The Executive Director of the Media Foundation for West Africa (MFWA), Sulemana Braimah, has been named the 2023 recipient of the coveted Eisenhower Fellows’ Impact Award by US-based Eisenhower Fellowships (EF).
The award is in recognition of his successful establishment and operationalisation of Ghana’s first independent, non-profit, public-interest accountability journalism project, The Fourth Estate at the MFWA.
“I write to congratulate you on your selection as the recipient of the 2023 Eisenhower Fellowships’ Impact Award,” the award letter from EF President, George de Lama, stated.
“Your project was selected as the winner in a highly competitive field by a distinguished panel of Trustees, Fellows, outside experts, and senior EF Staff. The panel noted that The Fourth Estate Investigative Journalism Project is directly tied to your Fellowship Programme and has produced a wide-ranging impact that includes promoting transparency and good governance, protecting public health, and prosecuting criminals,” the award letter noted.
The award will be presented to Sulemana by Former US Secretary of Defence and Chairman of EF, Hon. Robert M. Gates, during EF’s 70th anniversary World Forum in San Francisco. As part of the award, he will receive $10,000 to support the work of The Fourth Estate project.
“On behalf of the EF Board of Trustees, please accept my best wishes for winning this coveted honour. Your project exemplifies EF’s mission to create a world more peaceful, prosperous and just. We look forward to recognising your impact before the entire EF community later this year,” the award letter said.
Eisenhower Fellowships was established in 1953, in honour of President Dwight D. Eisenhower, the 34th President of the United States, for his contribution to humanity as a soldier, statesman, and world leader.

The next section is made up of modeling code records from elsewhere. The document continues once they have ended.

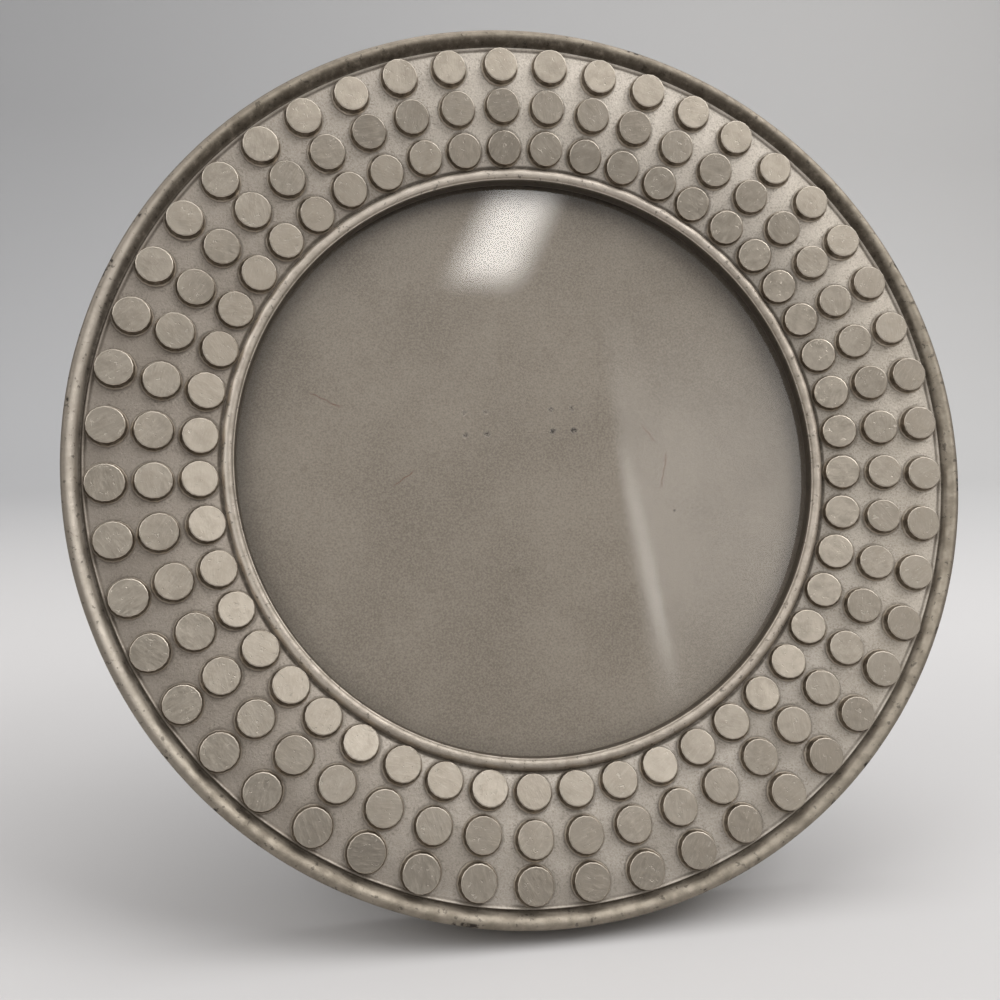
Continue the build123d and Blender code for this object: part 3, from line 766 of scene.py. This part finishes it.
def blackOxide():
    bench = Bench("blackOxide", Metallic=0.6)
    place = bench.object()
    cloud = bench.grain(place, 420, 4, 0.65)
    fine = bench.grain(place, 2200, 3, 0.6)
    tone = bench.tint(bench.fade(cloud, 0.4, 0.7), *oxide["black"])
    worn = bench.add("NewGeometry").outputs["Pointiness"]
    bench.paint(bench.tint(bench.fade(worn, 0.53, 0.6, 0, 0.5), tone, oxide["worn"]))
    bench.roughen(bench.fade(fine, 0.3, 0.7, 0.34, 0.5))
    bench.bump(fine, 0.00003, 0.5)
    return bench.material


hingeSkin = brushedSteel("nickelledSteel", (0.66, 0.65, 0.62, 1), (0.5, 0.49, 0.465, 1), 0.24, 0.35)
wireSkin = brushedSteel("galvanisedWire", (0.6, 0.6, 0.6, 1), (0.42, 0.42, 0.43, 1), 0.34, 0.2)
screwSkin = brushedSteel("plainSteel", (0.58, 0.56, 0.52, 1), (0.4, 0.385, 0.36, 1), 0.3, 0.5)
oxideSkin = blackOxide()

hardware = {  # CAD node, rounding of its edges in mm, material, slot and body
    "hingePlate": ("hinge_plate", 0.16, hingeSkin, "hinge_steel", "frame"),
    "hingePin": ("hinge_pin", 0.2, hingeSkin, "hinge_steel", "frame"),
    "hingeLeaf": ("hinge_leaf", 0.16, hingeSkin, "hinge_steel", "easel_leg"),
    "legStapleLeft": ("leg_staple_left", 0.18, wireSkin, "staple_wire", "easel_leg"),
    "legStapleRight": ("leg_staple_right", 0.18, wireSkin, "staple_wire", "easel_leg"),
}
for corner in corners:
    staple, button = "hingeStaple" + cornerName(corner), "turnButton" + cornerName(corner)
    hardware[staple] = ("hinge_staple_" + corner, 0.18, wireSkin, "staple_wire", "frame")
    hardware[button] = ("turn_button_" + corner, 0.22, oxideSkin, "button_steel", "turn_button_" + corner)
for name, (node, width, skin, slot, body) in hardware.items():
    finishPiece(name, softened(node, width, 2), Matrix.Identity(4), body, skin, node)
print("hardware")

screw = {
    "outline": [
        (1.1, 6.4), (1.1, -1.32), (2.68, -1.32), (2.78, -1.42), (2.78, -1.62), (2.66, -1.98), (2.36, -2.3),
        (1.86, -2.52), (1.1, -2.66), (0.3, -2.7),
    ],
    "steps": 40,
    "slot": {"half": 0.42, "depth": 0.75, "above": -1.7},
    "turns": (20, 75, -35, 50),
    "sharp": 35,
}
slot = screw["slot"]
for index, corner in enumerate(corners):
    bm = bmesh.new()
    revolve(bm, screw["outline"], screw["steps"], closed=False)
    for side in (-1, 1):
        sliced(bm, (side * slot["half"], 0, 0), (1, 0, 0))
    slotFaces = []
    for face in bm.faces:
        centre = face.calc_center_median()
        if abs(centre.x) < slot["half"] * 0.95 and centre.z < slot["above"]:
            slotFaces.append(face)
    sunken = bmesh.ops.extrude_face_region(bm, geom=slotFaces)["geom"]
    bmesh.ops.delete(bm, geom=slotFaces, context="FACES")
    for vert in only(sunken, bmesh.types.BMVert):
        vert.co.z = screw["outline"][-1][1] + slot["depth"]
    shaded(bm, screw["sharp"])
    place = facePlace @ turned(math.pi / 4 + quarter * index) @ Matrix.Translation((boss["circle"] * mm, 0, 0))
    place = place @ turned(math.radians(screw["turns"][index]))
    name = "screw" + cornerName(corner)
    finishPiece(name, bm, place, "frame", screwSkin, "button_screw_" + corner)
print("screws")

# Table, backdrop and light

stage = {
    "width": 3.2, "front": -4.5, "bend": 0.62, "radius": 0.4, "height": 1.7, "steps": 24,
    "near": (colour(196, 194, 193), colour(207, 205, 204)),
    "middle": colour(184, 184, 185),
    "far": colour(168, 168, 169),
    "right": colour(206, 205, 204),
}


def paleCard():
    bench = Bench("paleCard", Roughness=0.75, Specular_IOR_Level=0.2)
    x, y, z = bench.parts(bench.object())
    depth = bench.sum("ADD", y, z)
    # painted light: darker further back and brighter to the right
    tone = bench.tint(bench.fade(depth, -0.15, 0.2), *stage["near"])
    tone = bench.tint(bench.fade(depth, 0.15, 0.75), tone, stage["middle"])
    tone = bench.tint(bench.fade(depth, 0.8, 1.7), tone, stage["far"])
    side = bench.times(bench.fade(x, -0.6, 0.9), bench.fade(depth, 0.1, 0.6))
    bench.paint(bench.tint(side, tone, stage["right"]))
    return bench.material


bm = bmesh.new()
nearEdge = [bm.verts.new((side * stage["width"], stage["front"], 0)) for side in (-1, 1)]
table = bmesh.ops.extrude_edge_only(bm, edges=[bm.edges.new(nearEdge)])["geom"]
moved = only(table, bmesh.types.BMVert)
bmesh.ops.translate(bm, vec=(0, stage["bend"] - stage["front"], 0), verts=moved)
farEdge = [edge for edge in only(table, bmesh.types.BMEdge) if all(vert in moved for vert in edge.verts)]
bend = bmesh.ops.spin(
    bm, geom=moved + farEdge, cent=(0, stage["bend"], stage["radius"]), axis=(1, 0, 0), angle=quarter,
    steps=stage["steps"],
)["geom_last"]
wall = bmesh.ops.extrude_edge_only(bm, edges=only(bend, bmesh.types.BMEdge))["geom"]
bmesh.ops.translate(bm, vec=(0, 0, stage["height"]), verts=only(wall, bmesh.types.BMVert))
for face in bm.faces:
    face.smooth = True
placed("sweep", bm, paleCard())

room = {  # its brightness from straight down, 0, to straight up, 1
    "low": (0.35, (0.22, 0.215, 0.21, 1)),
    "middle": (0.7, (0.42, 0.415, 0.41, 1)),
    "high": (0.95, (0.8, 0.8, 0.81, 1)),
}

world = bpy.data.worlds.new("room")
world.use_nodes = True
scene.world = world
wiring = world.node_tree
heading = wiring.nodes.new("ShaderNodeTexCoord")
parts = wiring.nodes.new("ShaderNodeSeparateXYZ")
half = wiring.nodes.new("ShaderNodeMath")  # from -1 to 1 into 0 to 1
half.operation = "MULTIPLY_ADD"
half.inputs[1].default_value = half.inputs[2].default_value = 0.5
ramp = wiring.nodes.new("ShaderNodeValToRGB")
wiring.links.new(heading.outputs["Generated"], parts.inputs[0])
wiring.links.new(parts.outputs[2], half.inputs[0])
wiring.links.new(half.outputs[0], ramp.inputs[0])
wiring.links.new(ramp.outputs[0], wiring.nodes["Background"].inputs[0])
wiring.nodes["Background"].inputs[1].default_value = 1.0
low, high = ramp.color_ramp.elements
low.position, low.color = room["low"]
high.position, high.color = room["high"]
ramp.color_ramp.elements.new(room["middle"][0]).color = room["middle"][1]

lamps = {
    "key": {"place": (0.8, -0.4, 1.05), "size": (0.8, 0.6), "power": 8.0, "aim": (0, 0, 0.09)},
    "fill": {"place": (-0.9, -0.4, 0.8), "size": (0.7, 0.7), "power": 3.3, "aim": (0, 0, 0.09)},
    "top": {"place": (0.1, 0.1, 1.15), "size": (0.9, 0.7), "power": 4.5, "aim": (0, 0, 0)},
}
for name, lamp in lamps.items():
    light = bpy.data.objects.new(name, bpy.data.lights.new(name, "AREA"))
    light.data.shape = "RECTANGLE"
    light.data.size, light.data.size_y = lamp["size"]
    light.data.energy = lamp["power"]
    light.visible_camera = False
    light.location = lamp["place"]
    light.rotation_euler = (Vector(lamp["aim"]) - Vector(lamp["place"])).to_track_quat("-Z", "Y").to_euler()
    scene.collection.objects.link(light)

# Bright panels that only show as reflections, aimed by where the photograph shows them in the glass
panels = {
    "window": {"corners": ((422, 296), (528, 304), (584, 176), (484, 172)), "glow": 13.4, "soft": (0.42, 0.34)},
    "streak": {"corners": ((668, 712), (692, 712), (628, 420), (604, 420)), "glow": 3.2, "soft": (0.5, 0.35)},
    "wall": {"corners": ((660, 780), (900, 720), (860, 250), (585, 270)), "glow": 1.9, "soft": (0.07, 0.42)},
}
reflected = {
    "away": 1.1,  # of the panels from the glass, in metres
    "paneTop": 5.8,  # height of the glass's front on the casting's plane, in mm
    "tone": (1.0, 0.965, 0.93, 1),
    "cuts": 6,
}


def inGlass(across, down):  # a point seen at that pixel of the photograph, mirrored in the pane
    half = camera["picture"] / 2
    ahead = camera["picture"] * camera["lens"] / camera["sensor"]
    ray = (eye.matrix_world.to_3x3() @ Vector((across - half, half - down, -ahead))).normalized()
    start = eye.matrix_world.translation
    onPane = facePlace @ Vector((0, 0, reflected["paneTop"] * mm))
    hit = start + ray * ((onPane - start).dot(faceNormal) / ray.dot(faceNormal))
    return hit + (ray - 2 * ray.dot(faceNormal) * faceNormal) * reflected["away"]


def panelGlow(name, glow, soft):  # bright in its middle, and fading to nothing at its edges
    bench = Bench(name)
    fades = []
    for side, width in zip(("across", "up"), soft):
        place = bench.value(side)
        fades.append(bench.times(bench.fade(place, 0.0, width), bench.fade(place, 1.0, 1 - width)))
    light = bench.add("Emission", {"Color": reflected["tone"], "Strength": bench.times(*fades, glow)})
    clear = bench.add("BsdfTransparent")
    both = bench.add("AddShader", {0: light.outputs[0], 1: clear.outputs[0]})
    bench.feed(bench.output.inputs["Surface"], both.outputs[0])
    return bench.material


for name, panel in panels.items():
    bm = bmesh.new()
    across = bm.verts.layers.float.new("across")
    up = bm.verts.layers.float.new("up")
    ring = [bm.verts.new(inGlass(*corner)) for corner in panel["corners"]]
    for vert, (along, height) in zip(ring, ((0, 0), (1, 0), (1, 1), (0, 1))):
        vert[across], vert[up] = along, height
    bmesh.ops.contextual_create(bm, geom=ring)
    bmesh.ops.subdivide_edges(bm, edges=bm.edges[:], cuts=reflected["cuts"], use_grid_fill=True)
    sheet = placed(name, bm, panelGlow(name, panel["glow"], panel["soft"]))
    sheet.visible_camera = sheet.visible_diffuse = sheet.visible_transmission = sheet.visible_shadow = False
print("stage")
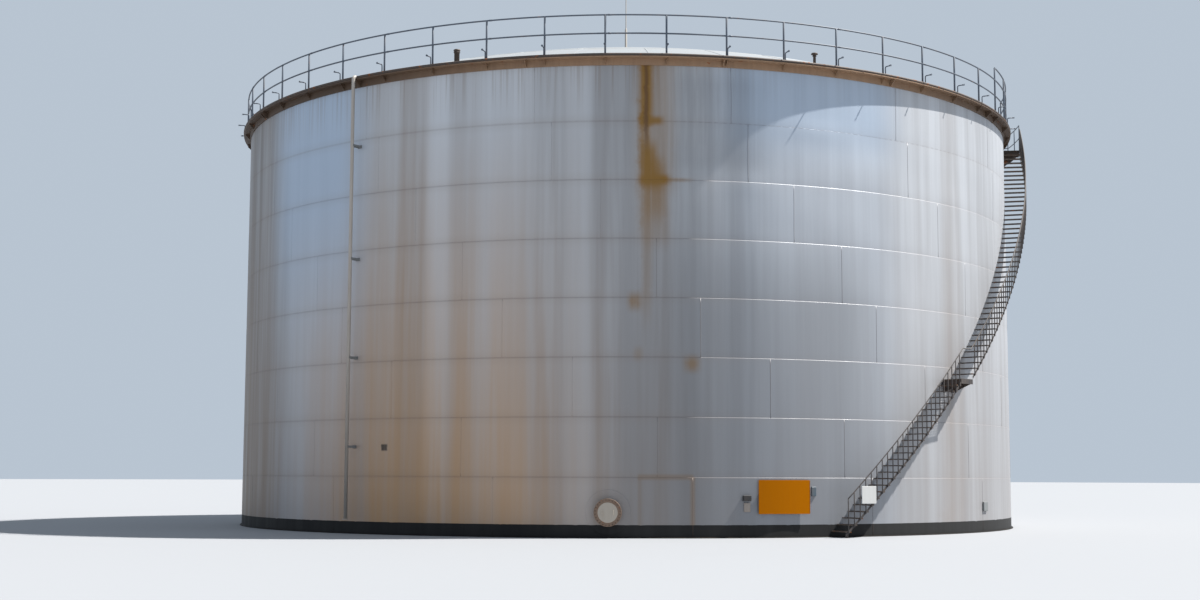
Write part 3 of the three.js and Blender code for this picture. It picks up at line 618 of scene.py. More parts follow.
def shell_finish(name, colours, weld=False):
    """Aluminium paint on the shell: strands of dulled paint and rain dirt, darker level
    welds, brown wash on the left, a rust run from the rim and the black foot. Painted
    light lifts the shaded left, a painted blue sky sheen lies high up on both sides, and
    painted shade darkens the shell low down, on the far left, where the sun leaves it and
    low on the right."""
    w = new_material(name)
    near, ramp, fade, times, plus = w.near, w.ramp, w.fade, w.times, w.plus
    angle, level = w.group("bearings")
    wide = w.group("streaks", 1.3, 20)[0]
    middle = w.group("streaks", 0.55, 14, 3)[0]
    fine = w.group("streaks", 0.1, 8, 7)[0]
    cloud = w.group("patches", 3, 0.5, 0.3)[0]
    # Overlays on the paint: stains, and pale and dark tones that the runs also use as painted light and
    # painted shade.
    overlays = {"brown": rgba(colours.dirt), "golden": rgba(colours.rust_run), "black": rgba(colours.bitumen),
              "pale": rgba(colours.shell, 1.45), "dark": rgba(colours.dull, 0.55)}
    brown, dark, rust = overlays["brown"], overlays["dark"], rgba(colours.old_rust)
    paint = w.blend(wide, rgba(colours.shell, 0.98), rgba(colours.shell, 1.16))

    def over(share, wash):
        """The paint so far, with a share of an overlay over it: stains, and in places painted light and
        painted shade.
        """
        return w.blend(share, paint, wash)

    paint = over(times(middle, 0.42), rgba(colours.dull))
    paint = over(times(fine, 0.08), rgba(colours.dull, 0.8))
    paint = over(times(cloud, 0.15), rgba(colours.shell, 1.25))
    # Darker towards the bottom, and painted shade low down that offsets the floor's bounced
    # light, weaker on the sunlit right.
    paint = over(fade(level, 13, 2, 0, 0.3), dark)
    paint = over(times(fade(level, 7, 0.5, 0, 0.4), ramp(angle, 8, 40, 1, 0.6)), dark)
    downwards = ramp(level, 14, 2, 0.5, 1)
    for centre, half, edge, share, wash in RUNS:
        mask = times(near(angle, centre, half, edge), share, plus(times(middle, 0.5), 0.6))
        paint = over(times(mask, downwards) if wash == "brown" else mask, overlays[wash])
    # A tan film, strongest low on the left, and a grey one under the rust run.
    left = plus(near(angle, -27, 5, 22), ramp(angle, 15, -5, 0.08, 0.2), clamp=True)
    film = times(fade(level, 13, 1, 0, 0.85), left, plus(times(middle, 0.4), 0.7))
    paint = over(film, rgba(colours.wash))
    paint = over(times(near(angle, 4, 3, 4), ramp(level, 12, 6), 0.3), dark)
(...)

In 2019, Sulemana was named among 21 other visionary leaders from around the world as an Eisenhower Global Fellow. As his Fellowship project, he decided to establish an independent, non-profit, public-interest journalism project at the MFWA. The establishment of such a newsroom, he argued, was one of the critical steps towards countering the dearth of credible, critical, independent public-interest journalism in Ghana and across West Africa.
From March 27 to May 9, 2019, Sulemana travelled to several cities across nine states in the US as an Eisenhower Global Fellow, to meet with top media experts, media academics, and journalists in some of the topmost US media Think Tanks, universities, and newsrooms to discuss the project and to seek inputs.
Notably, he travelled and met with editors and journalists from the Philadelphia Enquirer, in Philadelphia; the Chicago Tribune, in Chicago; Seattle Times, in Seattle; ProPublica in New York; Bloomberg News in New York; and Tampa Bay Times in Tampa, Florida.
He visited and interacted with senior officials at the Nieman Centre at Harvard University; the Lanfest Institute in Philadelphia; the Poynter Institute in St. Petersburg, Florida; and the Knight Science Journalism Centre at the Massachusetts Institute of Technology (MIT). His itinerary also included visiting and interacting with journalism Professors at the University of Pennsylvania, Columbia University, Sandford University, and the University of Boston.
To explore the role and implications of big tech on online journalism, Sulemana visited the headquarters of Facebook (now Meta), and Google and interacted with senior officials including Google’s Vice President of News, Richard Gingras.
By the end of his Fellowship journey, he had firmed up the Fellowship project idea and was convinced that the project was feasible and sustainable. Back in Ghana, he started engagements with colleagues and other experts and vigorously mobilised resources for the project. The Covid-19 pandemic delayed plans to commence the project in 2020.
In 2021, he recruited a team of seven full-time journalists and appointed investigative journalist, Manasseh Azure Awuni, as the project’s first Editor-in-Chief. Two years on, The Fourth Estate has established itself as a leading platform for credible, public-interest investigative journalism in Ghana and has earned the praise of many for its impact-oriented publications. Stories by The Fourth Estate have compelled judges, Members of Parliament (MPs), and other senior government appointees to comply with the legal and constitutional requirement to declare their assets. Other stories have led to ongoing prosecutions of a number of persons on corruption-related charges, while other reports have resulted in changes in policies and practices by both private and public institutions.
Eisenhower Fellowships (EF) identifies, empowers, and connects innovative leaders through a transformative fellowship experience and lifelong engagement with a diverse, dynamic, global network of change agents committed to creating a world more peaceful, prosperous, and just. EF was founded by a group of Philadelphia businessmen in 1953 to celebrate President Dwight D. Eisenhower’s first birthday in the White House and has a distinguished history as an independent, nonpartisan, international leadership organization.